Reproduce each line exactly. Skip none.

-- Begin --

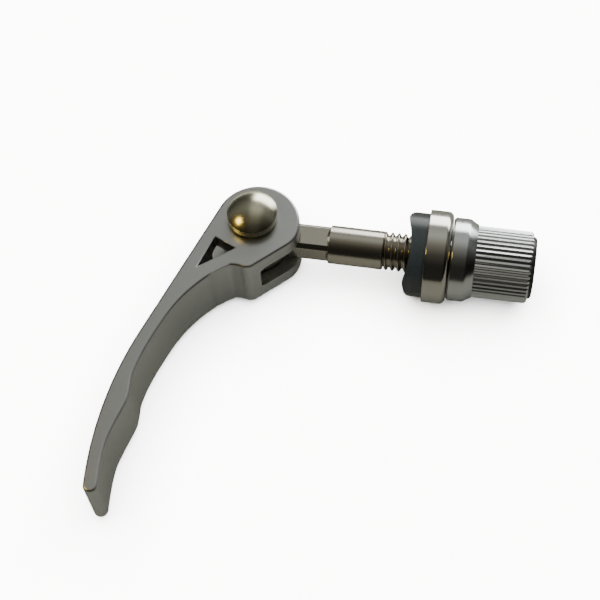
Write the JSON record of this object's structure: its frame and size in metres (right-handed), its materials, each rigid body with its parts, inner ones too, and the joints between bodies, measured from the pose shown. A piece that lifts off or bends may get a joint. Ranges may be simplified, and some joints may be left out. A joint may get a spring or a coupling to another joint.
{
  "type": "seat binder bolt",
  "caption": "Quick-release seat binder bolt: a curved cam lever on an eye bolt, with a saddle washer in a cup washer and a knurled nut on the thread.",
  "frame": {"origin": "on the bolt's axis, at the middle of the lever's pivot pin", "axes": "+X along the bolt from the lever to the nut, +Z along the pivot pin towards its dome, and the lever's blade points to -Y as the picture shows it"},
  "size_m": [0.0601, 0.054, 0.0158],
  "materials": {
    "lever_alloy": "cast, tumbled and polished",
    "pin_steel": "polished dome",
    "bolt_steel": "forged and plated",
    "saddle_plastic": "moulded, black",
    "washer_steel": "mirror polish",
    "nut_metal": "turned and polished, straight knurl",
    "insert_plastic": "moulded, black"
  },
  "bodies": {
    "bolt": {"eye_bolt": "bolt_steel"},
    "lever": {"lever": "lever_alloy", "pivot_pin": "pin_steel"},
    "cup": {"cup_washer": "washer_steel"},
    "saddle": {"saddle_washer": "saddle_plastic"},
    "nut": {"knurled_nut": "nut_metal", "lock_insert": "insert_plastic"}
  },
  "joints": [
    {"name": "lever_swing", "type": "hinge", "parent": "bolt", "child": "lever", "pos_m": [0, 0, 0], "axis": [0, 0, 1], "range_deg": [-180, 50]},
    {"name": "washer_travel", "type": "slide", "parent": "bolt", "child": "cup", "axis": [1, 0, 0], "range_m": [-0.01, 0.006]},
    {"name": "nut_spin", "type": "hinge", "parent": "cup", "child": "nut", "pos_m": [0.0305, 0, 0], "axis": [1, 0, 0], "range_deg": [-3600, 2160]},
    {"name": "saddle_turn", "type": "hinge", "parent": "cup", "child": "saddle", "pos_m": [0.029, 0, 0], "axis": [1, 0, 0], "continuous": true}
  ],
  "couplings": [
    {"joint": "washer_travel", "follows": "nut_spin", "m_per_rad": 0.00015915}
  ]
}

-- End --

Response to this task:
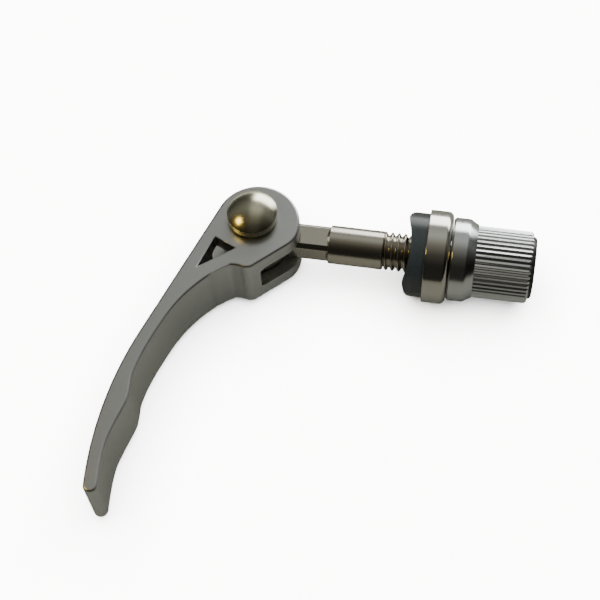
Write the JSON record of this object's structure: its frame and size in metres (right-handed), its materials, each rigid body with its parts, inner ones too, and the joints between bodies, measured from the pose shown. A piece that lifts off or bends may get a joint. Ranges may be simplified, and some joints may be left out. A joint may get a spring or a coupling to another joint.
{
  "type": "seat binder bolt",
  "caption": "Quick-release seat binder bolt: a curved cam lever on an eye bolt, with a saddle washer in a cup washer and a knurled nut on the thread.",
  "frame": {"origin": "on the bolt's axis, at the middle of the lever's pivot pin", "axes": "+X along the bolt from the lever to the nut, +Z along the pivot pin towards its dome, and the lever's blade points to -Y as the picture shows it"},
  "size_m": [0.0601, 0.054, 0.0158],
  "materials": {
    "lever_alloy": "cast, tumbled and polished",
    "pin_steel": "polished dome",
    "bolt_steel": "forged and plated",
    "saddle_plastic": "moulded, black",
    "washer_steel": "mirror polish",
    "nut_metal": "turned and polished, straight knurl",
    "insert_plastic": "moulded, black"
  },
  "bodies": {
    "bolt": {"eye_bolt": "bolt_steel"},
    "lever": {"lever": "lever_alloy", "pivot_pin": "pin_steel"},
    "cup": {"cup_washer": "washer_steel"},
    "saddle": {"saddle_washer": "saddle_plastic"},
    "nut": {"knurled_nut": "nut_metal", "lock_insert": "insert_plastic"}
  },
  "joints": [
    {"name": "lever_swing", "type": "hinge", "parent": "bolt", "child": "lever", "pos_m": [0, 0, 0], "axis": [0, 0, 1], "range_deg": [-180, 50]},
    {"name": "washer_travel", "type": "slide", "parent": "bolt", "child": "cup", "axis": [1, 0, 0], "range_m": [-0.01, 0.006]},
    {"name": "nut_spin", "type": "hinge", "parent": "cup", "child": "nut", "pos_m": [0.0305, 0, 0], "axis": [1, 0, 0], "range_deg": [-3600, 2160]},
    {"name": "saddle_turn", "type": "hinge", "parent": "cup", "child": "saddle", "pos_m": [0.029, 0, 0], "axis": [1, 0, 0], "continuous": true}
  ],
  "couplings": [
    {"joint": "washer_travel", "follows": "nut_spin", "m_per_rad": 0.00015915}
  ]
}